2013'ten bu yana görülen bütün davalar beraatla sonuçlanmıştır. Bu davada da öyle olacaktır. Bizler, adına yargılama denilen bu kısır döngünün hukuksal savunmasını yapıp, Gezi’yi tarihe, er ya da geç onurla taşıyacağız. Burada bir sorunumuz yok.
Ama Gezi menkıbesi, topluma gözdağı vermenin bir gerekçesi olarak kullanılmaya devam edecektir. Çünkü Gezi'yi kriminalize ederlerse, onu bir darbe olarak tanımlayıp yargı kararları ile bunu pekiştirebilirlerse, en demokratik hakların kullanımını engellemeyi başarmış olacaklar. Çünkü Gezi bir itirazdır. Onlar başarırlarsa, itiraz etmek korku iklimine teslim edilmiş olacaktır. Çünkü, Gezi onurlu bir direniştir. Bu davalarla korku salınabilirse, direniş kültürü yok edilmiş olacaktır. Çünkü Gezi, bu topraklardaki demokrasinin geldiği en ileri aşama, en demokratik protestodur. Barışçıdır, demokratiktir, toplumcudur. Bu davalarla, ona başka bir veche verebilirlerse, barışı da protestoyu da toplantıyı da gösteriyi de ifade özgürlüğünü de rehin vereceğimizi sanıyorlar.

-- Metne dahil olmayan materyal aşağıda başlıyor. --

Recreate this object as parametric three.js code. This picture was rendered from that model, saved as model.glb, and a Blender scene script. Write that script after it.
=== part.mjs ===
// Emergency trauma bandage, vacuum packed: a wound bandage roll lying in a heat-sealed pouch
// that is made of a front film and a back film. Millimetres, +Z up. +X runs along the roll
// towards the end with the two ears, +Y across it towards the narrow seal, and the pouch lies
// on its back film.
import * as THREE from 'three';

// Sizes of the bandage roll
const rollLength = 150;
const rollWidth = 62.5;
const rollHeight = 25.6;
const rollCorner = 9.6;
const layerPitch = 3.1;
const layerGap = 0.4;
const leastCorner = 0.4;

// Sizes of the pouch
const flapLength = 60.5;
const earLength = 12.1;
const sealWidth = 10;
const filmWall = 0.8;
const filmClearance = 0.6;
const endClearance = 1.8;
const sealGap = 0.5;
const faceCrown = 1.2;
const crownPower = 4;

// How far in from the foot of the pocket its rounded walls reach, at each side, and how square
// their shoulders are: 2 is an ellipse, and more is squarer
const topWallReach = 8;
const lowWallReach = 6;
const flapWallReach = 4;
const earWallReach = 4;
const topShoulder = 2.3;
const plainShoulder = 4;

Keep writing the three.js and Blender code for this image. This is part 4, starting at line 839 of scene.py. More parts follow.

Bu dava gözdağıdır kısacası, mesajdır, demokratik haklarımızı gasp etmeye yönelen. Bu dava ile yargı eliyle hukuksuzluk meşrulaştırılmaya çalışılıyor. Biz bu ülkenin avukatları olarak, korku iklimini değiştireceğiz bu davayla. Verilmeye çalışılan mesajı almayacağız. Yurttaşlarımızın da almasını engelleyip, suskun bir toplum yaratılmasına yönelik çabaları engelleyeceğiz. Korku iklimine yenilmeyeceğiz, onu yeneceğiz. Yargının siyasal stratejilerin taktik alanı olarak kullanılmasına izin vermeyeceğiz. Yargıyı siyaset uğruna ekip bükmeyeceğiz, araçsallaştırılmasına izin vermeyeceğiz.”